The 50th anniversary of the Second Vatican Council is an opportunity to revisit the clear teaching of its documents and reject distortions and false interpretations that have gained traction in the Catholic Church, a council scholar says.
Alan Schreck, professor of theology at Franciscan University of Steubenville in Ohio, spoke at the Graymoor Spiritual Life Center in Garrison on “Vatican II: World Church or Church of the Little Flock?”
Vatican II is still a sure compass for the church today, Schreck said, and each pope since the council reaffirmed its teachings as “God’s teachings in our time.” Nonetheless, he said, there has been tumult as the postconciliar church sought to understand what the council meant and how to implement it.
Schreck said extreme responses vary from those who thought the council did not go far enough to create a democratic church to those who thought it wrought too many changes and opened the door to secularism and modernist heresy.
“The documents of Vatican II are among the great unread documents of our time,” said Schreck, a theologian, author and scholar of the council. “People are not sure what it said. A lot of things that are blamed on Vatican II are not in the documents.”
Vatican II consisted of four sessions, each approximately three months long, in the years 1962-65.
Although the Catholic Church was clearly present worldwide long before Vatican II, Schreck said the council promoted a concept of “world church,” which he described as a mentality that redefined ecumenism. “Rather than expect all Christians to simply return to the Catholic Church, there’s more of an attitude of reconciliation and reunion, where the Catholic Church joins with other Christians seeking that unity for which Christ prayed,” he said.
Schreck said some people misinterpreted the new understanding of ecumenism as a rebuke to evangelization.

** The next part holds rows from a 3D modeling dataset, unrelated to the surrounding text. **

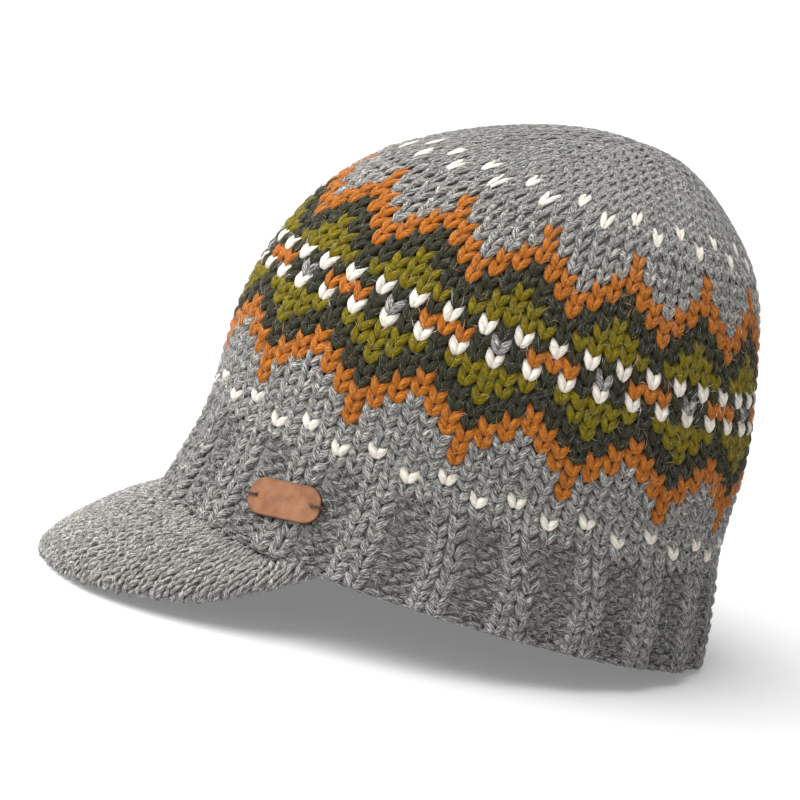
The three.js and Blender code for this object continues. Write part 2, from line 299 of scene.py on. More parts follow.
def brim_form(column, reach):
    i = np.clip(column * BRIM_GRID_LINES, 0, BRIM_GRID.shape[0] - 1.001)
    j = np.clip((reach + BRIM_GRID_REACH) / BRIM_GRID_STEP, 0, BRIM_GRID.shape[1] - 1.001)
    i0, j0 = i.astype(int), j.astype(int)
    a, b = (i - i0)[..., None], (j - j0)[..., None]
    near = BRIM_GRID[i0, j0] * (1 - b) + BRIM_GRID[i0, j0 + 1] * b
    far = BRIM_GRID[i0 + 1, j0] * (1 - b) + BRIM_GRID[i0 + 1, j0 + 1] * b
    return near * (1 - a) + far * a


def brim_place(column, reach, outward):
    """A place on the brim: its column, its distance from the edge (above is positive), how far out."""
    across = brim_form(column + COLUMN_STEP, reach) - brim_form(column - COLUMN_STEP, reach)
    inward = brim_form(column, reach + INWARD_STEP) - brim_form(column, reach - INWARD_STEP)
    normal = unit(np.cross(across, inward))
    return to_frame(brim_form(column, reach) + normal * np.asarray(outward)[..., None])


# Meshes of closed tubes

class Tubes:
    """Closed tubes of one build: rings of points with a tip at each end."""

    def __init__(self, rings, sides):
        quads, tris, quad_uv, tri_uv = [], [], [], []
        for i in range(rings - 1):
            for j in range(sides):
                k = (j + 1) % sides
                quads.append((i * sides + j, i * sides + k, (i + 1) * sides + k, (i + 1) * sides + j))
                quad_uv.append([(i + 1, j), (i + 1, j + 1), (i + 2, j + 1), (i + 2, j)])
        end, tip = (rings - 1) * sides, rings * sides
        for j in range(sides):
            k = (j + 1) % sides
            tris += [(tip, k, j), (tip + 1, end + j, end + k)]
            tri_uv += [[(0, j + 0.5), (1, j + 1), (1, j)], [(rings + 1, j + 0.5), (rings, j), (rings, j + 1)]]
        self.quads, self.tris = np.array(quads, int).reshape(-1, 4), np.array(tris)
        size = np.array([rings + 1, sides], float)
        self.quad_uv, self.tri_uv = np.reshape(quad_uv, (-1, 4, 2)) / size, np.array(tri_uv) / size
        self.count = tip + 2


def faces_out(points, tubes):
    """Whether a tube's faces look outwards, from the sign of its volume."""
    points = points - points.mean(0)
    a, b, c = (points[tubes.tris[:, i]] for i in range(3))
    total = np.einsum("ij,ij->", a, np.cross(b, c))
    q = points[tubes.quads]
    total += np.einsum("ij,ij->", q[:, 0], np.cross(q[:, 1], q[:, 2]))
    total += np.einsum("ij,ij->", q[:, 0], np.cross(q[:, 2], q[:, 3]))
    return total > 0


# Each tube's own cell of its UV map: its margin, and how much wider than tall it is
CELL_MARGIN, CELL_WIDER = 0.04, 2.5


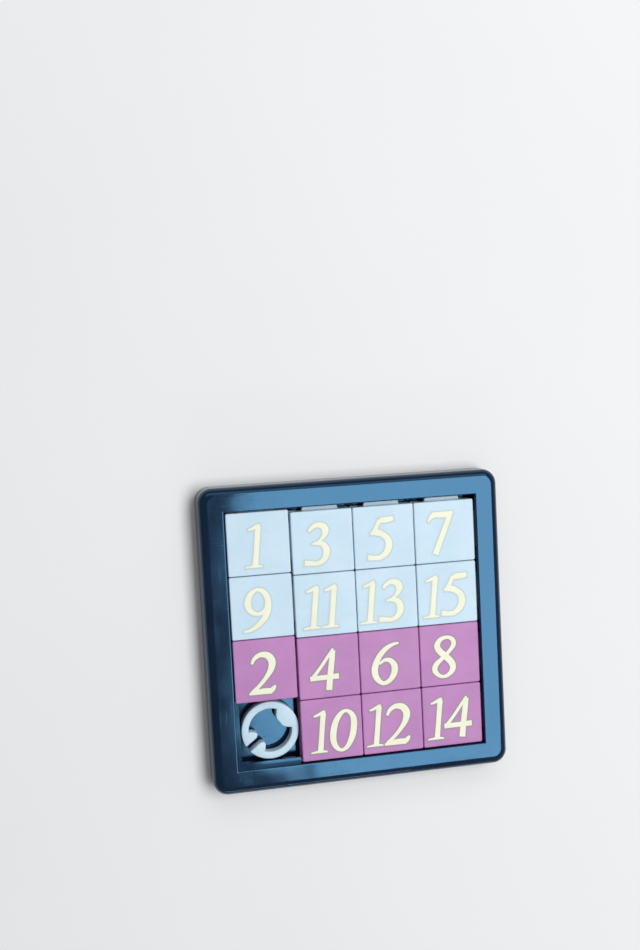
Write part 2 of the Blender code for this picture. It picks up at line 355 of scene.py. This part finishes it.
TILE_SIDE = 12.75 * MM
TILE_SPREAD = 0.05 * MM       # each wall stands this much further out, which narrows the gaps
TILE_CORNER = 0.34 * MM
TILE_CORNER_LEAST = 0.08 * MM
TILE_ROUND = 0.24 * MM
TILE_FOOT = 0.2 * MM
GROOVE_DEPTH = 1.6 * MM
GROOVE_LOW, GROOVE_HIGH = 1.15 * MM, 2.85 * MM
TONGUE_LOW, TONGUE_HIGH = 1.45 * MM, 2.55 * MM
TONGUE_ROOT = 3.85 * MM
TONGUE_TIP = 3.45 * MM
TONGUE_REACH = 1.3 * MM
TONGUE_BURIED = 1.0 * MM
TONGUE_EDGE = 0.12 * MM
TILE_STEPS = 6


def tile_levels(height):
    """The block's profile: foot, groove cut into the left and lower sides, wall, top round."""
    def ring(inset, z, groove=0.0):
        radius = max(TILE_CORNER - inset, TILE_CORNER_LEAST)
        near, far = inset + groove - TILE_SPREAD, TILE_SIDE + TILE_SPREAD - inset
        return ((near, near), (far, far), radius, z)

    levels = [ring(TILE_FOOT * a, TILE_FOOT * b) for a, b in quarter(3)[::-1]]
    levels += [ring(0, GROOVE_LOW), ring(0, GROOVE_LOW, GROOVE_DEPTH),
               ring(0, GROOVE_HIGH, GROOVE_DEPTH), ring(0, GROOVE_HIGH)]
    levels += [ring(TILE_ROUND * a, height - TILE_ROUND * b) for a, b in quarter(8)]
    levels += [ring(TILE_ROUND + HOLD, height)]
    return levels


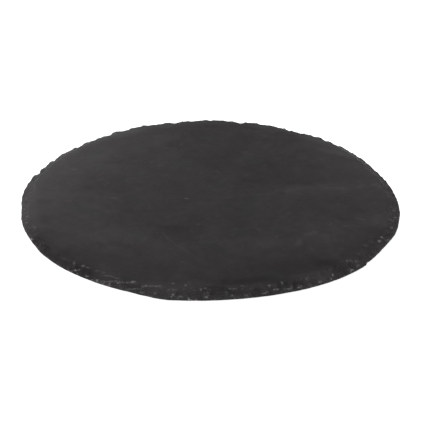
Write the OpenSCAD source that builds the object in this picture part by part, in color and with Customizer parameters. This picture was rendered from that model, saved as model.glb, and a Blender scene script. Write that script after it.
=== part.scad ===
// Round slate serving board: one slab of natural slate with a hand-dressed,
// chipped edge, standing on four self-adhesive foam feet.
// The origin is on the table under the middle of the board, +Z is up and
// -Y is the front. Azimuths run from +X (right) towards +Y (back).

/* [Slate] */
// Diameter of the board across its lower edge
board_d = 300; // [200:5:400]
// Thickness of the slate
slate_t = 5; // [4:0.5:8]
// Furthest that the hand-cut outline leaves the true circle
outline_wander = 2; // [0:0.25:4]

/* [Dressed edge] */
// Width of the chipped bevel seen from above, where it is full
bevel_w = 8; // [5:0.5:12]
// Height of the steep lip under the bevel
lip_h = 1.8; // [1:0.1:2.6]
// How far the top of the lip stands in from the lower edge
lip_lean = 0.7; // [0.2:0.1:1.5]
// Size of the worn arris along the lower edge
arris = 0.3; // [0.1:0.1:0.4]
// Length of one ordinary chip along the edge
chip_l = 12; // [9:0.5:24]
// How far an ordinary chip is hollowed into the top rim
rim_scallop = 1; // [0:0.1:2]
// How far an ordinary chip is hollowed into the lower edge
edge_scallop = 1; // [0:0.1:1.5]
// Depth of the large bites in the top rim
bite_depth = 3.4; // [0:0.1:4]

/* [Cleavage steps] */
// Thickness of the flakes that have left the top face
flake_t = 0.3; // [0.1:0.1:0.8]
// Length of the largest flake along the edge
flake_l = 84; // [40:2:100]
// How far the largest flake reaches in from the lower edge
flake_w = 30; // [20:1:40]

/* [Feet] */
// Diameter of a foam foot
foot_d = 20; // [12:1:30]
// Thickness of a foam foot
foot_t = 2; // [1:0.5:4]
// Distance of a foot's centre from the lower edge
foot_inset = 45; // [24:1:60]
// Thickness of the adhesive film on top of a foot
adhesive_t = 0.3; // [0.1:0.1:0.6]
// How far the adhesive film stays back from the foot's side
adhesive_inset = 0.5; // [0.2:0.1:1.5]

/* [Hidden] */

$fn = 96;
slate_colour = "#3b393a";
foam_colour = "#1c1c1d";
adhesive_colour = "#d8d2c0";

// Azimuths of the feet
front_left = 225;
front_right = 315;
back_right = 45;
back_left = 135;

// Height of the slate's underside above the table
slate_z = foot_t + adhesive_t;

// Chips go round the edge a whole number of times
chip_count = round(PI * board_d / chip_l);
// Points along one chip, from the ridge where it begins up to the next ridge
points_per_chip = 4;
point_count = chip_count * points_per_chip;
// How far each ridge strays from its even place, as a share of a chip
ridge_stray_shares = rands(-0.25, 0.25, chip_count, 11);
// How deep each chip is, as a share of the deepest
chip_depth_shares = rands(0.3, 1, chip_count, 12);
// How high the lip stands at each point, as a share of lip_h
lip_shares = rands(0.5, 1, point_count, 13);
// How far the deepest chip is hollowed below a straight bevel, as a share of
// the bevel's drop
hollow_share = 0.24;
// Where the two rings across the bevel lie, from the top rim to the lip
scar_ring_shares = [0.35, 0.7];

// The lower edge as it was cut: [azimuth, share of outline_wander]
outline_shares = [
    [0, 0], [6, -0.3], [14, -0.6], [20, -0.75], [23.5, -1.15], [26, -0.6],
    [34, -0.2], [40, 0.15], [43, 0.5], [45, 0.3], [49, 0.3], [52, 0.8],
    [57, 0.5], [67, 0.6], [75, 0.9], [94, 0.9], [98, 0.5], [106, 0.4],
    [113, 0.8], [118, 0.7], [125, 0.7], [129, 0.2], [139, -0.1], [161, -0.1],
    [163, 0.5], [172, 0.5], [178, 0.2], [186, -0.4], [193, 0],
    [209, 0.1], [213, 0.5], [222, 0.5], [232, 0], [247, -0.2], [252, 0.25],
    [258.5, 1], [261, 0.45], [265, 0.15], [270, -0.5], [277, -0.9],
    [292, -0.7], [297, -0.25], [304, 0.25], [312, 0.7], [319.5, 1],
    [321.5, 0.4], [330, -0.1], [334, -0.1], [340, 0.5], [344, 0.5],
    [348, 0.3], [355, 0.25], [360, 0]
];

// Where the bevel is narrow: [azimuth, share of bevel_w]
bevel_shares = [
    [0, 1], [50, 1], [65, 0.92], [125, 0.92], [135, 1], [170, 1],
    [185, 0.75], [200, 0.6], [228, 0.5], [236, 0.7], [250, 0.9], [262, 1],
    [305, 1.1], [340, 1.1], [360, 1]
];

// How strongly chips and bites mark the lower edge too: [azimuth, share]
edge_mark_shares = [
    [0, 0.1], [20, 0.2], [50, 0.3], [56, 0.7], [128, 0.8], [135, 1], [165, 1],
    [185, 0.3], [200, 0.1], [360, 0.1]
];
// How far a bite runs into the lower edge, as a share of its depth in the rim
edge_bite_share = 0.7;

// The large bites in the top rim: [azimuth, half width in degrees,
// share of bite_depth]
bites = [
    [23.5, 4, 0.5], [59, 2.6, 0.7], [62.8, 2, 0.5], [72.5, 2.2, 0.3],
    [79.8, 3, 1], [97, 2.6, 0.25], [101.8, 3, 0.85], [109, 2.4, 0.4],
    [120.5, 3.4, 0.75], [127, 2.6, 0.6], [133.5, 2.4, 0.3], [161, 3, 0.4],
    [184, 4, 0.4], [204, 3, 0.25], [247, 3, 0.3], [265.5, 4, 0.8],
    [283, 5, 0.4], [301, 3, 0.3], [321, 4, 0.6], [352, 4, 0.4]
];

// The flakes that have left the top face: [azimuth, share of flake_l,
// share of flake_w, share of flake_t]
flakes = [
    [286, 1, 1, 1], [226, 0.8, 1, 0.8], [322, 0.5, 0.7, 1],
    [38, 0.7, 0.6, 0.7], [110, 0.6, 0.6, 1], [160, 0.7, 0.7, 0.8]
];
// Points along the inner side of a flake
flake_points = 24;
// How much a flake's inner side waves about a plain arc, and the two waves'
// turns along half of that side
flake_wave_share = 0.18;
flake_wave_turns = [1.2, 0.5];
// Where each flake's two waves begin, in degrees
flake_wave_starts = rands(0, 360, 2 * len(flakes), 14);

// How far a cut runs past what it cuts
overrun = 2;

// Azimuth of the ridge where chip k begins
function ridge_azimuth(k) =
    (k + ridge_stray_shares[k % chip_count]) * 360 / chip_count;

// Azimuth of point i round the edge
function edge_azimuth(i) =
    let (
        k = floor(i / points_per_chip),
        u = (i % points_per_chip) / points_per_chip,
        azimuth = (1 - u) * ridge_azimuth(k) + u * ridge_azimuth(k + 1)
    )
    (azimuth + 360) % 360;

// How far the large bites run into the top rim at an azimuth
function bite_at(azimuth) = bite_depth * max([
    for (b = bites)
        b[2] * (1 + cos(180 * min(1, abs(azimuth - b[0]) / b[1]))) / 2
]);

// One section through the edge at point i, from the top rim down to the
// underside: [distance from the axis, height above the underside]
function edge_section(i) =
    let (
        k = floor(i / points_per_chip),
        u = (i % points_per_chip) / points_per_chip,
        azimuth = edge_azimuth(i),
        // 0 on the ridges between chips, more in the hollow of a deep chip
        scar = chip_depth_shares[k] * (1 - pow(2 * u - 1, 2)),
        bite = bite_at(azimuth),
        mark = lookup(azimuth, edge_mark_shares),
        edge_r = board_d / 2
            + outline_wander * lookup(azimuth, outline_shares)
            - mark * (edge_scallop * scar + edge_bite_share * bite),
        rim_r = edge_r - bevel_w * lookup(azimuth, bevel_shares)
            - rim_scallop * scar - (1 - mark * edge_bite_share) * bite,
        lip_r = edge_r - lip_lean,
        lip_z = lip_h * lip_shares[i],
        drop = slate_t - lip_z,
        hollow = hollow_share * drop * scar
    )
    concat(
        [[rim_r, slate_t]],
        [
            for (s = scar_ring_shares)
                [
                    rim_r + s * (lip_r - rim_r),
                    slate_t - s * drop - 4 * s * (1 - s) * hollow
                ]
        ],
        [[lip_r, lip_z], [edge_r, arris], [edge_r - arris, 0]]
    );

// The slab before any flake has left it: rings of points from the top rim to
// the underside, closed by a fan of faces from the middle of each side
module dressed_slab() {
    sections = [for (i = [0 : point_count - 1]) edge_section(i)];
    rings = len(sections[0]);
    points = concat(
        [
            for (i = [0 : point_count - 1], p = sections[i])
                [
                    p[0] * cos(edge_azimuth(i)),
                    p[0] * sin(edge_azimuth(i)),
                    p[1]
                ]
        ],
        [[0, 0, slate_t], [0, 0, 0]]
    );
    top_middle = len(points) - 2;
    under_middle = len(points) - 1;
    function at(i, ring) = (i % point_count) * rings + ring;
    polyhedron(points, concat(
        [
            for (i = [0 : point_count - 1], ring = [0 : rings - 2])
                [at(i, ring), at(i, ring + 1), at(i + 1, ring)]
        ],
        [
            for (i = [0 : point_count - 1], ring = [0 : rings - 2])
                [at(i + 1, ring), at(i, ring + 1), at(i + 1, ring + 1)]
        ],
        [for (i = [0 : point_count - 1]) [top_middle, at(i, 0), at(i + 1, 0)]],
        [
            for (i = [0 : point_count - 1])
                [under_middle, at(i + 1, rings - 1), at(i, rings - 1)]
        ]
    ));
}

// The room left by flake i: an arc that runs in from the edge, cut down from
// above the top face
module flake_room(i) {
    length = flake_l * flakes[i][1];
    width = flake_w * flakes[i][2];
    depth = flake_t * flakes[i][3];
    edge_x = board_d / 2;
    outer_x = edge_x + outline_wander + overrun;
    inner_side = [
        for (n = [0 : flake_points])
            let (
                s = 2 * n / flake_points - 1,
                wave = 1 + flake_wave_share * (
                    sin(360 * flake_wave_turns[0] * s + flake_wave_starts[2 * i])
                    + sin(360 * flake_wave_turns[1] * s + flake_wave_starts[2 * i + 1])
                )
            )
            [edge_x - width * (1 - s * s) * wave, s * length / 2]
    ];
    rotate(flakes[i][0])
        translate([0, 0, slate_t - depth])
            linear_extrude(depth + overrun)
                polygon(concat(
                    [[outer_x, -length / 2]],
                    inner_side,
                    [[outer_x, length / 2]]
                ));
}

// The slab of slate, with its flat underside on the adhesive films
module slate_slab() {
    color(slate_colour)
        translate([0, 0, slate_z])
            difference() {
                dressed_slab();
                for (i = [0 : len(flakes) - 1])
                    flake_room(i);
            }
}

// Places its children on the vertical line through a foot's middle
module at_foot(azimuth) {
    rotate(azimuth)
        translate([board_d / 2 - foot_inset, 0, 0])
            children();
}

// A die-cut disc of closed-cell foam
module foot(azimuth) {
    color(foam_colour)
        at_foot(azimuth)
            cylinder(d = foot_d, h = foot_t);
}

// The film of adhesive between a foot and the slate
module adhesive(azimuth) {
    color(adhesive_colour)
        at_foot(azimuth)
            translate([0, 0, foot_t])
                cylinder(d = foot_d - 2 * adhesive_inset, h = adhesive_t);
}

slate_slab();
foot(front_left);  // foot_front_left
foot(front_right);  // foot_front_right
foot(back_right);  // foot_back_right
foot(back_left);  // foot_back_left
adhesive(front_left);  // adhesive_front_left
adhesive(front_right);  // adhesive_front_right
adhesive(back_right);  // adhesive_back_right
adhesive(back_left);  // adhesive_back_left
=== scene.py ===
"""A round slate serving board on a plain white studio table.

Lengths are in metres, +Z is up and the camera looks along +Y. Azimuths run from +X
(right) towards +Y (back). The slab is one modelled mesh. Its outline and its bevel
follow the fixed frame, apart from small bites and bulges of the edge, and the chips,
splinters and cleavage steps are carved here.
"""

import math

import bpy
import numpy as np
from mathutils import Matrix, Vector


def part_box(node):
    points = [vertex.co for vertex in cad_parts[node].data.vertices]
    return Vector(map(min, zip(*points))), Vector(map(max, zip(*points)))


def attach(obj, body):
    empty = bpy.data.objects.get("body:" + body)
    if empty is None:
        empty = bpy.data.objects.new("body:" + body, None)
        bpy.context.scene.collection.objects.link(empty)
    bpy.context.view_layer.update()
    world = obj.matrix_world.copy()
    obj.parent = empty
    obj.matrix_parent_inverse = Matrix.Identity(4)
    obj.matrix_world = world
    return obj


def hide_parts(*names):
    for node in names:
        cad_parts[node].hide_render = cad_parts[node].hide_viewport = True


MM = 0.001
SEED = 41

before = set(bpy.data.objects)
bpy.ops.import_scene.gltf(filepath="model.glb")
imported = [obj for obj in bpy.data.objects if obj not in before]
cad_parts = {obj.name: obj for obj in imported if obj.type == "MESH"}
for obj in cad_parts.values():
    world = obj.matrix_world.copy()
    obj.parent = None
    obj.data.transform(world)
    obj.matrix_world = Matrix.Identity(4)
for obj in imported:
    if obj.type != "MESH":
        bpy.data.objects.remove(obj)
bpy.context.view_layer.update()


# The photograph's view: the camera's height over the level and its roll, its distance
# from the board's middle, and how far it is moved to the right and up, across its view
VIEW_ELEVATION = math.radians(28.45)
VIEW_ROLL = math.radians(-0.47)
VIEW_DISTANCE = 1.3
VIEW_RIGHT = 4.12 * MM
VIEW_UP = -7.50 * MM
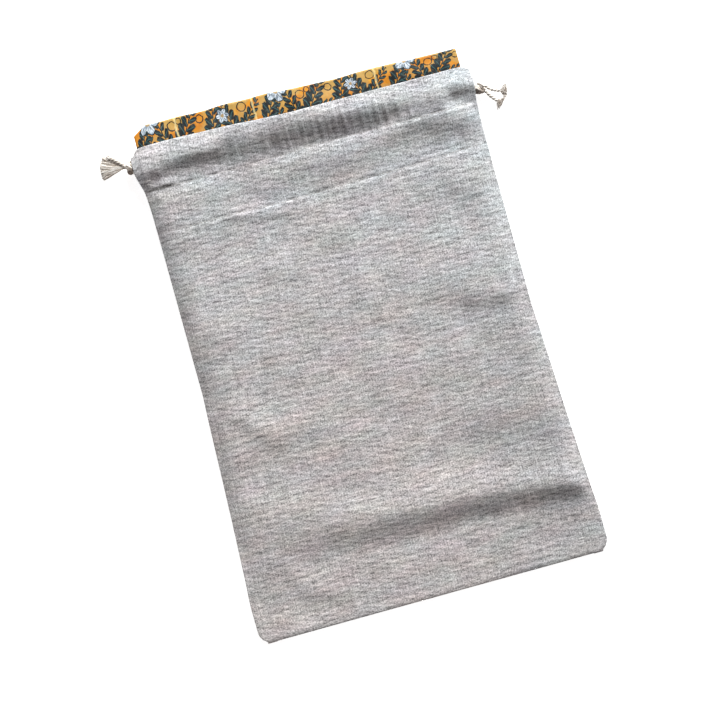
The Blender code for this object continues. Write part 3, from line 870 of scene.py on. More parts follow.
def inner_back(x, y):
    """Inner layer of the back hem, which rides over the back cord."""
    share = np.clip(np.abs(y - cord_line(x)) / BACK_CORD_ROLL["reach"], 0.0, 1.0)
    return BACK_CORD_ROLL["low"] + BACK_CORD_ROLL["rise"] * np.cos(share * np.pi / 2.0) ** 2


def back_height(x, y):
    """The outer face of the back cloth: on the table, with shallow hollows that don't touch it."""
    inward = side_of_bag(x, y) - np.abs(x)
    hollow = BACK_HOLLOWS * np.clip(ripple(x, y, 31, 0.060, (1.0, 0.8)) - 0.5, 0.0, None)
    dent = BACK_DENTS * np.clip(ripple(x, y, 32, 0.014, (0.7, 1.6)), 0.0, None)
    rows = bell(y - hem_line(x), BACK_STITCH_WIDTH) + bell(y - channel_line(x), BACK_STITCH_WIDTH)
    return TABLE_GAP + (hollow + dent + BACK_STITCHES * rows) * smooth_step(inward / 0.010)


# %% Rows of the strip
def panel_rows(ys, heights):
    """Outer rows: turned-in allowance, rounded edge, panel, rounded edge, allowance."""
    front = heights is front_height
    u, y = np.meshgrid(np.linspace(-1.0, 1.0, PANEL_COLUMNS + 1), ys)
    y = follow_mouth(MOUTH_HALF_WIDTH * u, y)
    rounding = smooth_table(y, EDGE_Y, EDGE_ROUNDING)
    x = u * (side_of_bag(u, y) - rounding)
    panel = np.dstack((x, y, heights(x, y)))
    parts = []
    for end, sign in ((0, -1.0), (-1, 1.0)):
        edge = panel[:, end]
        slit = bell(edge[:, 1] - cord_line(sign * 0.140), SLIT_HALF_LENGTH)
        level = smooth_table(edge[:, 1], EDGE_Y, SEAM_HEIGHT)
        level = level + SEAM_PLAY + SLIT_FRONT * slit if front else level - SEAM_PLAY - SLIT_BACK * slit
        middle, reach = 0.5 * (edge[:, 2] + level), 0.5 * (edge[:, 2] - level)
        columns = []
        for i in range(1, EDGE_COLUMNS + 1):
            angle = np.pi * (0.5 - i / EDGE_COLUMNS)
            out = edge[:, 0] + sign * rounding[:, end] * np.cos(angle)
            columns.append(np.column_stack((out, edge[:, 1], middle + reach * np.sin(angle))))
        for i in range(1, TURNED_COLUMNS + 1):
            back = edge[:, 0] - sign * SEAM_ALLOWANCE * i / TURNED_COLUMNS
            columns.append(np.column_stack((back, edge[:, 1], level)))
        parts.append(np.stack(columns, axis=1))
    return np.concatenate((parts[0][:, ::-1], panel, parts[1]), axis=1)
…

Schreck said distortions of the council teaching dismissed anything European or Western as being intrinsically paternalistic, colonial or oppressive.
One significant misinterpretation of the documents held that non-Christians would win salvation solely through the goodness and truth of their religions and not through Jesus Christ, Schreck said. “People asked, ‘If non-Christians can be saved, why preach the Gospel?’ It’s little wonder that Catholics rejected this false universalism,” he said.